• Books and reading,  History

    A heady time: ‘Sisters of Freedom’ by Mary-Anne O’Connor

    Historical fiction and romance author Mary-Anne O’Connor has set her latest novel in the first years of the twentieth century, a heady time in Australia as Federation joined the colonies into one nation, and Australian women – if only white women – looked forward to the campaign for women’s suffrage resulting in success.

    The three Merriweather sisters in the novel have grown up in an enlightened home, with mother Harriet and father Albert supporters of rights for women and for indigenous Australians. Despite their shared convictions, they are otherwise very different: Frankie is passionate about the suffrage campaign and determined to stand for Parliament herself so that she can help make laws that give women more rights and freedoms. Aggie is happily married and longing for a baby, fearful that she and her husband will be unable to conceive a child of their own. She devotes her time to volunteer work at an orphanage, wanting in her own way to make a difference in the world. The youngest is Ivy, who loves beauty and art and hopes for nothing more than marriage to Patrick, a nice home and a family of her own.

    Their lives take a dramatic turn on Ivy’s eighteenth birthday, when an accident on the river sees her rescued by Riley, a young man who makes a living with his supply boat up and down the tiny communities along the Hawkesbury – and some smuggling on the side. While she recovers from her injuries, Ivy sees a very different life in the wild river lands with the people who inhabit its secret coves and reaches. Her time with Riley and his sister Fiona will change her life – and that of her sisters – forever.

    The water was clear at the edges but a murky olive colour further out, mysterious in its flow as it hid whatever creatures lived below the surface. It seemed appropriate that a deeply flowing, concealing river should be the main artery that pumped through this place…It held secrets, this river, and so did the people who lived along it.

    Sisters of Freedom p183

    I grew up in the Hawkesbury Valley – upstream from the locations of this novel – and one of my standout reads of 2020 was Grace Karskens’ fabulous historical work People of the River so I came to this book keen to read about the place and characters its author dreamed into existence. I very much enjoyed the descriptions of places and communities and the political and social milieu of the time; the references to significant people of the Australian suffrage movement (such as Vida Goldstein); and the way in which major national events played out in individual and family lives.

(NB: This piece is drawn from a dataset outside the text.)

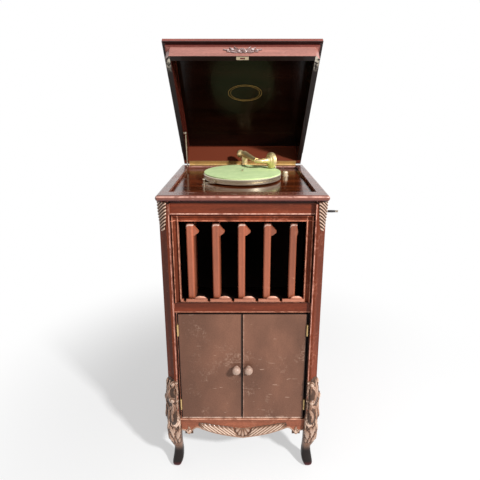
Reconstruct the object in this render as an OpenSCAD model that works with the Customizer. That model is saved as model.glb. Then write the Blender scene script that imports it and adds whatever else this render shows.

    Ivy’s gradual realisation of the inequities faced by women of all classes, and the particular hardships of the poor, echo those of women in the 1970’s during what has is known as ‘second wave’ feminism. The shocking and absurd ideas about women expressed by some men in the early twentieth century are, sadly, not completely erased from twenty-first century Australia. The struggles of individual women to balance their desire for romance, family, companionship, with their own hopes and goals, is one which never seems to go away. In this way, Sisters of Freedom is a timely novel despite being set more than a hundred years ago.

    There is a strong romance thread throughout, and I thought the resolution a little contrived (almost Shakespearian!) but actually quite fun as well. It’s nice to imagine a ‘happy ever after’ for characters, after all.

    Sisters of Freedom will be enjoyed by readers who like some romance along with strong characters and evocative descriptions of real places, in times past.

    Sisters of Freedom is published by HQ Fiction, an imprint of Harlequin Enterprises, in April 2021.
    My thanks to the publishers for a review copy.